Source data
-=-=-=-=-

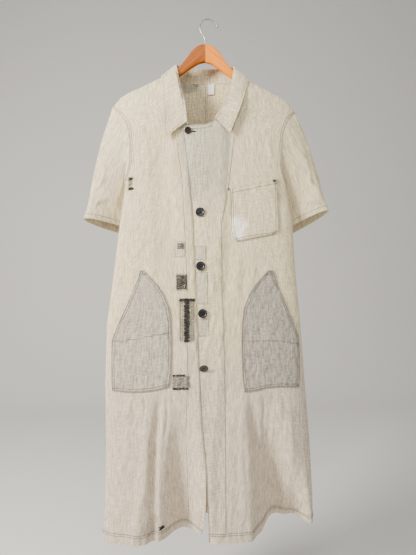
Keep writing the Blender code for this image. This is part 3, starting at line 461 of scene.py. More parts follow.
def middling_section(angles):
    """Points round a section of the body half way down, 500 mm wide and 100 mm deep: the super-ellipse."""
    sine, cosine = np.sin(angles), np.cos(angles)
    x = 0.25 * sine ** (2 / ROUNDNESS)
    return np.column_stack([x, -0.05 * np.sign(cosine) * np.abs(cosine) ** (2 / ROUNDNESS)])


# Distance round that section against the angle from centre front, so columns come out evenly spaced
ANGLES = np.linspace(0.0, np.pi, 1441)
LENGTHS = run_lengths(middling_section(ANGLES))


def length_of(angle):
    """Distance round the middling section from centre front to an angle."""
    return np.sign(angle) * np.interp(np.abs(angle), ANGLES, LENGTHS)


def angle_of(length):
    """The angle at a distance round the middling section."""
    return np.sign(length) * np.interp(np.abs(length), LENGTHS, ANGLES)


def angle_at(x, z, back=False):
    """The section angle of a point on the front (or back) with this x."""
    middle, half = middle_and_half(z)
    across = np.clip((x - middle) / half, -0.9999, 0.9999)
    angle = np.arcsin(np.abs(across) ** (ROUNDNESS / 2))
    if back:
        angle = np.pi - angle
    return np.where(across < 0, -angle, angle)


def outer_angle(side, z, back):
    """Where a panel ends round the body: at the armhole above the armpit, at the side seam below it."""
    table = ARMHOLE_LEFT if side > 0 else ARMHOLE_RIGHT
    seam = math.radians(SEAM_ANGLE) + (SEAM_TURN if back else -SEAM_TURN)
    at_armhole = np.abs(angle_at(side * column(table, z, 1), z, back))
    blend = smooth((ARMHOLE_END_Z - z) / (ARMHOLE_END_Z - ARMPIT_Z))
    return side * (at_armhole + (seam - at_armhole) * blend)


def spread(points, count):
    """count points evenly spaced along a run of points."""
    points = np.array(points, float)
    runs = run_lengths(points)
    at =np.linspace(0.0, runs[-1], count)
    return np.column_stack([np.interp(at, runs, points[:, k]) for k in range(points.shape[1])])


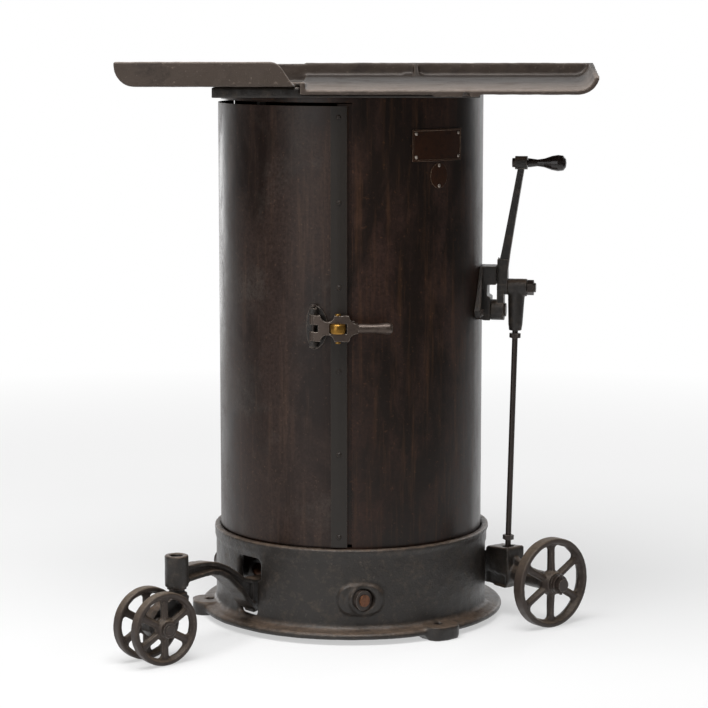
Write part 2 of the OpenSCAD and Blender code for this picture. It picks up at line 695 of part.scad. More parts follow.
module latch_plate() color("#2e2825") difference() {
    union() {
        intersection() {
            arc_plate(door_out, door_out + 2.2, 240, 264, latch_z - 50, latch_z + 50);
            translate([latch_pin_x, 0, latch_z]) rotate([90, 0, 0]) linear_extrude(300)
                polygon([for (k = [0:47]) [(k > 12 && k < 36 ? 12 : 24) * cos(7.5 * k), 37 * sin(7.5 * k)]]);
        }
        for (z = [latch_z - latch_h / 2 - 11, latch_z + latch_h / 2 + 1]) difference() {
            union() {
                at_latch_pin(z) cylinder(r = 7, h = 10);
                translate([latch_pin_x - 5, latch_pin_y, z]) cube([10, 12, 10]);
            }
            translate([0, 0, z - cut]) cylinder(r = door_out, h = 12, $fn = 144);
        }
    }
    at_latch_pin(latch_z - 60) cylinder(r = latch_pin_r + run, h = 120);
}

module latch_pin() color("#4c443d") at_latch_pin(latch_z - latch_h / 2 - 14) {
    cylinder(r = latch_pin_r, h = latch_h + 28);
    translate([0, 0, latch_h + 28]) cylinder(r = latch_pin_r + 1.6, h = 3);
}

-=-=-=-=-

▶ Required task: Only those lines running from the one containing "Write part 2" through the last line of the data above are to be copied, exactly, with both ends included.

▶ Answer in full:
Write part 2 of the OpenSCAD and Blender code for this picture. It picks up at line 695 of part.scad. More parts follow.
module latch_plate() color("#2e2825") difference() {
    union() {
        intersection() {
            arc_plate(door_out, door_out + 2.2, 240, 264, latch_z - 50, latch_z + 50);
            translate([latch_pin_x, 0, latch_z]) rotate([90, 0, 0]) linear_extrude(300)
                polygon([for (k = [0:47]) [(k > 12 && k < 36 ? 12 : 24) * cos(7.5 * k), 37 * sin(7.5 * k)]]);
        }
        for (z = [latch_z - latch_h / 2 - 11, latch_z + latch_h / 2 + 1]) difference() {
            union() {
                at_latch_pin(z) cylinder(r = 7, h = 10);
                translate([latch_pin_x - 5, latch_pin_y, z]) cube([10, 12, 10]);
            }
            translate([0, 0, z - cut]) cylinder(r = door_out, h = 12, $fn = 144);
        }
    }
    at_latch_pin(latch_z - 60) cylinder(r = latch_pin_r + run, h = 120);
}

module latch_pin() color("#4c443d") at_latch_pin(latch_z - latch_h / 2 - 14) {
    cylinder(r = latch_pin_r, h = latch_h + 28);
    translate([0, 0, latch_h + 28]) cylinder(r = latch_pin_r + 1.6, h = 3);
}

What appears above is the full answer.